The Path to Competence
My entry into the ﬁeld of psychotherapy was typical. Like many therapists, I was drawn to the ﬁeld because I was a “people person.” I had a knack for talking with people about their inner life, I enjoyed introspective work, and I felt like I could be good at it. Furthermore, I was quite conﬁdent of the potential beneﬁts of psychotherapy. Although I had never read any psychotherapy research, my gut told me that many individual and social life challenges were caused by psychological blocks, and psychotherapy offered the keys to healing, growth, and empowerment. (Turns out my gut was right: decades of research have shown psychotherapy to be, on average, very effective for helping people with a wide range of problems; Lambert, 2013.)

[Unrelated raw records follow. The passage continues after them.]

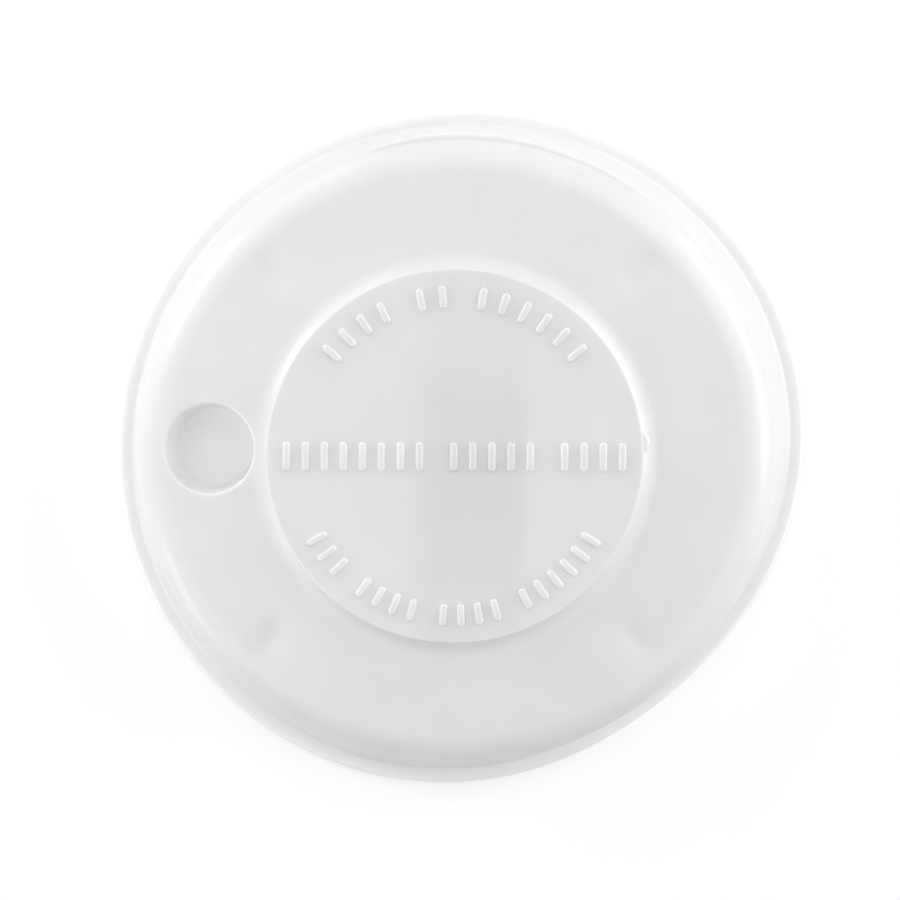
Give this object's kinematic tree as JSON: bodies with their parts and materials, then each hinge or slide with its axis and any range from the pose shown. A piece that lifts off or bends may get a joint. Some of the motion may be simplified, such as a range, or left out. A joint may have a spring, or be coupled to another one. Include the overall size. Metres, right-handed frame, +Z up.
{
  "type": "vent cap",
  "caption": "Shallow round push-on vent cap: raised round panel with plain raised bars, sloping deck, blind round pocket, rounded shoulder, drafted skirt, thin lip and legs under the deck.",
  "frame": {"origin": "centre of the lip's underside, on the cap's axis", "axes": "+Z up along the cap's axis, out of the raised panel; the blind pocket lies towards -X"},
  "size_m": [0.15, 0.15, 0.0155],
  "materials": {
    "shell": "satin natural white polyethylene, slightly translucent where it is thin"
  },
  "bodies": {
    "root": {"cap": "shell"}
  },
  "joints": []
}
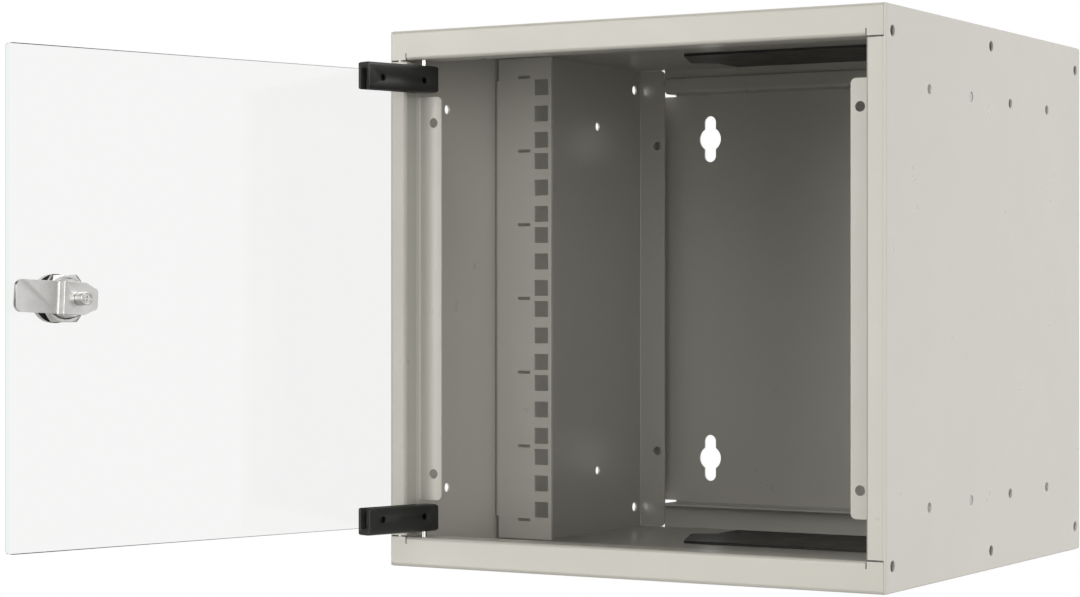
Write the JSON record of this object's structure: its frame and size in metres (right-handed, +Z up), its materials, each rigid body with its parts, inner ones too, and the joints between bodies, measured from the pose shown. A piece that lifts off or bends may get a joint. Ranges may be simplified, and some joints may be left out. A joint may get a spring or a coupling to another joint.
{
  "type": "wall mount network cabinet",
  "caption": "Wall mount network cabinet: light grey sheet steel shell, hinged clear glass door with a cam lock, square hole rack rails, cable entry covers and a keyhole back panel.",
  "frame": {"origin": "centre of the rear face that lies on the wall", "axes": "+Y into the wall, +Z up, +X to the right seen from the front; the front faces -Y"},
  "size_m": [0.3671, 0.5786, 0.305],
  "materials": {
    "grey_paint": "smooth semi-gloss powder coat",
    "black_plastic": "matte moulded",
    "black_paint": "satin black",
    "liner_rubber": "matt",
    "clear_glass": "clear tempered, polished edges",
    "screw_steel": "zinc plated",
    "bright_steel": "bright turned",
    "lock_chrome": "chrome plated"
  },
  "bodies": {
    "cabinet": {"left_side_panel": "grey_paint", "right_side_panel": "grey_paint", "top_panel": "grey_paint", "bottom_panel": "grey_paint", "back_panel": "grey_paint", "left_rack_rail": "grey_paint", "right_rack_rail": "grey_paint", "left_rail_screws": "screw_steel", "right_rail_screws": "screw_steel", "top_cable_cover": "black_plastic", "bottom_cable_cover": "black_plastic"},
    "door": {"upper_hinge_clamp": "black_paint", "upper_clamp_liner": "liner_rubber", "upper_clamp_screws": "screw_steel", "upper_hinge_pin": "bright_steel", "lower_hinge_clamp": "black_paint", "lower_clamp_liner": "liner_rubber", "lower_clamp_screws": "screw_steel", "lower_hinge_pin": "bright_steel", "glass_pane": "clear_glass", "lock_housing": "lock_chrome", "lock_outer_washer": "liner_rubber", "lock_inner_washer": "liner_rubber", "lock_nut": "lock_chrome"},
    "key_cam": {"lock_plug": "lock_chrome", "lock_cam": "lock_chrome", "cam_screw": "lock_chrome"}
  },
  "joints": [
    {"name": "door_hinge", "type": "hinge", "parent": "cabinet", "child": "door", "pos_m": [-0.1318, -0.31, 0], "axis": [0, 0, 1], "range_deg": [-4, 106.9]},
    {"name": "cam_turn", "type": "hinge", "parent": "door", "child": "key_cam", "pos_m": [-0.20417, -0.54062, 0], "axis": [-0.9568, 0.2907, 0], "range_deg": [0, 90]}
  ]
}
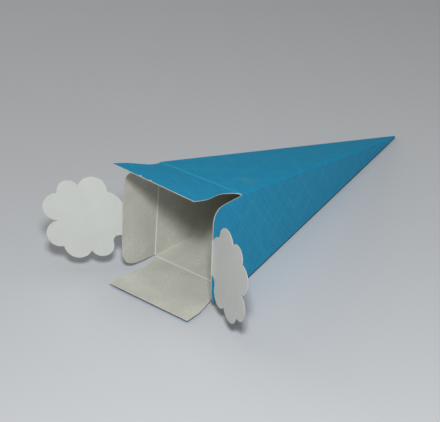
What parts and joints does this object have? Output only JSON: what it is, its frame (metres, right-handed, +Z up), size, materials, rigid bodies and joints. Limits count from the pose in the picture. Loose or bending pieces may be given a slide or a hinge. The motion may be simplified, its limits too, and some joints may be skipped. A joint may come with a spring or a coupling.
{
  "type": "cone favour box",
  "caption": "Open folded card cone favour box: four-sided cone lying on one wall, plain flaps above and below its square mouth, side flaps with cloud-shaped tabs.",
  "frame": {"origin": "centroid of the outer face of the wall that the box lies on, at table height", "axes": "+Z up from the table, +Y along the resting wall from the mouth towards the tip, X across the mouth"},
  "size_m": [0.1186, 0.2137, 0.0605],
  "materials": {
    "blue_card": "matte",
    "white_card": "matte"
  },
  "bodies": {
    "cone": {"cone_body": "blue_card"},
    "left_flap": {"left_flap": "blue_card"},
    "left_cloud": {"left_cloud_tab": "white_card"},
    "right_flap": {"right_flap": "blue_card"},
    "right_cloud": {"right_cloud_tab": "white_card"}
  },
  "joints": [
    {"name": "left_flap_fold", "type": "hinge", "parent": "cone", "child": "left_flap", "pos_m": [-0.0248, -0.05514, 0.02475], "axis": [0, -0.142, -0.9899], "range_deg": [-94.6, 93.5]},
    {"name": "left_cloud_fold", "type": "hinge", "parent": "left_flap", "child": "left_cloud", "pos_m": [-0.02663, -0.07734, 0.02794], "axis": [0, -0.142, -0.9899], "range_deg": [-48.1, 41.9]},
    {"name": "right_flap_fold", "type": "hinge", "parent": "cone", "child": "right_flap", "pos_m": [0.0248, -0.05514, 0.02475], "axis": [0, 0.142, 0.9899], "range_deg": [-98.4, 89.7]},
    {"name": "right_cloud_fold", "type": "hinge", "parent": "right_flap", "child": "right_cloud", "pos_m": [0.02812, -0.07717, 0.02791], "axis": [0, 0.142, 0.9899], "range_deg": [-55.2, 34.8]}
  ],
  "couplings": [
    {"joint": "left_cloud_fold", "follows": "left_flap_fold", "ratio": -0.4428},
    {"joint": "right_cloud_fold", "follows": "right_flap_fold", "ratio": -0.3535}
  ]
}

Like many aspiring therapists, no small part of my inspiration to enter the ﬁeld came from my personal experiences in psychotherapy (Farber, Manevich, Metzger, & Saypol, 2005). In my late teens I had become deeply depressed; a psychologist’s evaluation recommended that I be removed from school due to risk of suicide. A mentor at my school connected me with a kind and compassionate psychologist. Using a patient, nonconfrontational Rogerian style, the psychologist melted my angry and rebellious persona. My ﬁrst few years of therapy with him were instrumental in helping me pull myself together, graduate high school, and enter college. I became an evangelist for psychotherapy and the power of introspection to transform lives. Now an adult, I wanted to provide that life-saving help for others.